5 new studies shed new light on the genetics of MI Reply

Nature Genetics has published 5 new genome wide association studies that may help unravel the genetic tangle behind heart attacks.

Here’s the Nature Genetics press release:

Susceptibility to heart attack
DOI: 10.1038/ng.307
DOI: 10.1038/ng.314
DOI: 10.1038/ng.323
DOI: 10.1038/ng.326
DOI: 10.1038/ng.327

Genetic variants that predispose to heart attack are reported in five studies published online this week inNature Genetics. While the effects of these variants on risk of disease are small, further study should provide new biological insight into the mechanisms underlying coronary artery disease, particularly those involving inflammation and lipids.

Four of the studies present genome-wide association studies for heart attack. Jeanette Erdmann and colleagues identify a new susceptibility locus on chromosome 3, in a gene that is highly expressed in the cardiovascular system and may be involved in cell-cell adhesion.

David-Alexandre Tregouet and colleagues report an association with a cluster of variants spanning three genes on chromosome 6. One of these genes encodes apolipoprotein(a), the main protein component of lipoprotein(a), which is a known risk factor for coronary artery disease. The third report from Toshihiro Tanaka and colleagues shows that a variant in a gene called BRAP is associated with risk of myocardial infarction. BRAP binds to two other proteins that this group previously identified as risk factors, and which may be involved in inflammation.

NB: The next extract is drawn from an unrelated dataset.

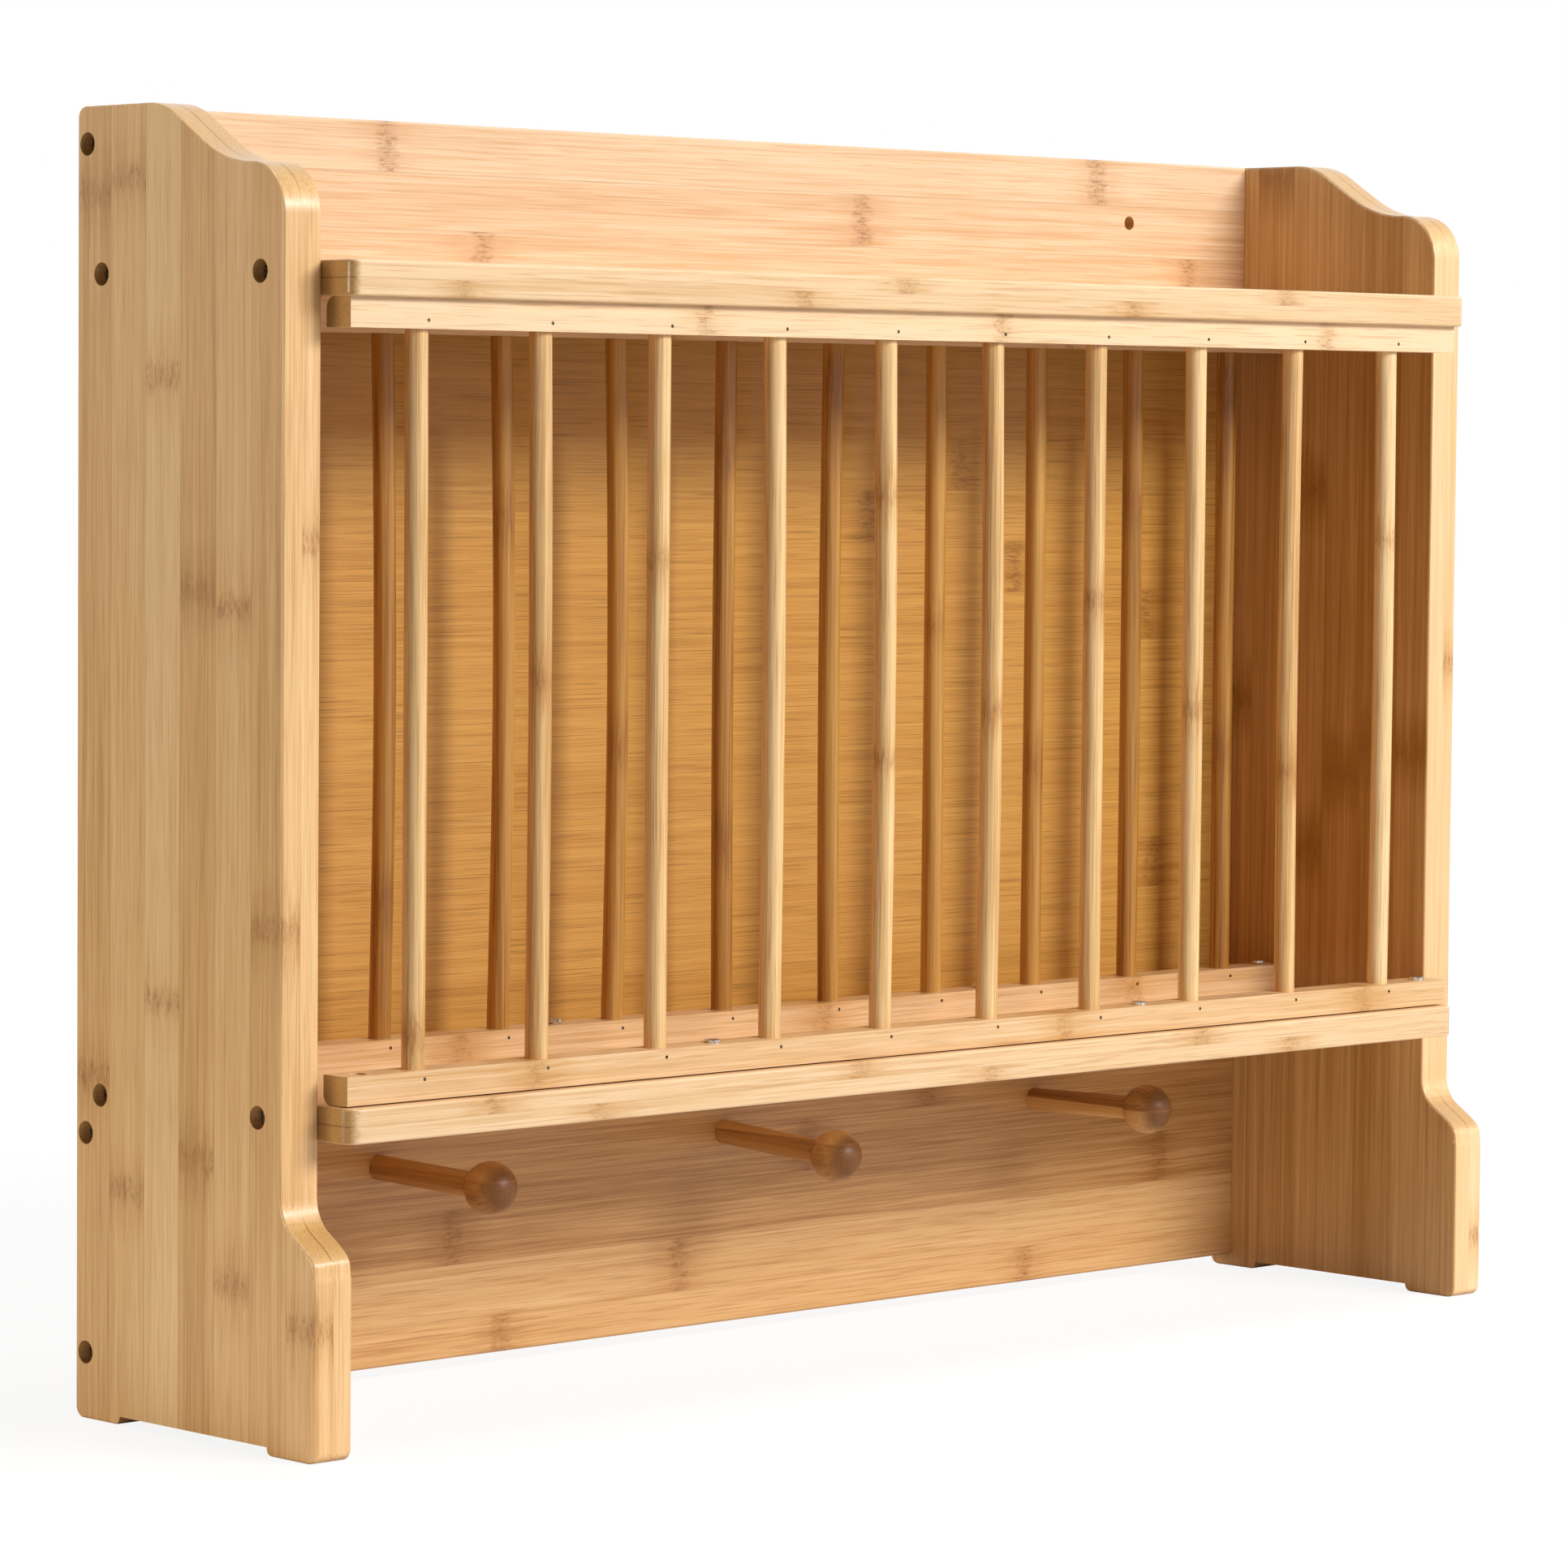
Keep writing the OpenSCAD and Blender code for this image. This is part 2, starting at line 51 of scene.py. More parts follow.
def linearColour(hexText):
    # sRGB hex to the linear colour that the shaders take
    values = [int(hexText[i:i + 2], 16) / 255 for i in (1, 3, 5)]
    return tuple(c / 12.92 if c <= 0.04045 else ((c + 0.055) / 1.055) ** 2.4 for c in values) + (1,)


def addNode(tree, kind, inputs=(), out=0, **settings):
    # one node with its settings and links; gives back one of its outputs
    made = tree.nodes.new(kind)
    for key, value in settings.items():
        setattr(made, key, value)
    for socket, value in inputs.items() if isinstance(inputs, dict) else enumerate(inputs):
        if isinstance(value, bpy.types.NodeSocket):
            tree.links.new(value, made.inputs[socket])
        elif value is not None:
            made.inputs[socket].default_value = value
    return made.outputs[out] if len(made.outputs) else made


def setStops(rampOutput, stops, interpolation="LINEAR"):
    # stops as (position, colour)
    ramp = rampOutput.node.color_ramp
    ramp.interpolation = interpolation
    while len(ramp.elements) > 1:
        ramp.elements.remove(ramp.elements[0])
    ramp.elements[0].position = stops[0][0]
    ramp.elements[0].color = stops[0][1]
    for place, colour in stops[1:]:
        ramp.elements.new(place).color = colour
    return rampOutput


def emptyMaterial(name):
    material = bpy.data.materials.new(name)
    material.use_nodes = True
    material.node_tree.nodes.clear()
    return material, material.node_tree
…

The Myocardial Infarction Genetics Consortium reports three new risk loci and confirms six previously identified loci. Finally, in the fifth study by Daniel Gudbjartsson and colleagues, the authors carried out a genome-wide association for eosinophil numbers. Eosinophils are white blood cells involved in inflammatory processes. Five loci were identified, one of which was also associated with heart attack in six different populations.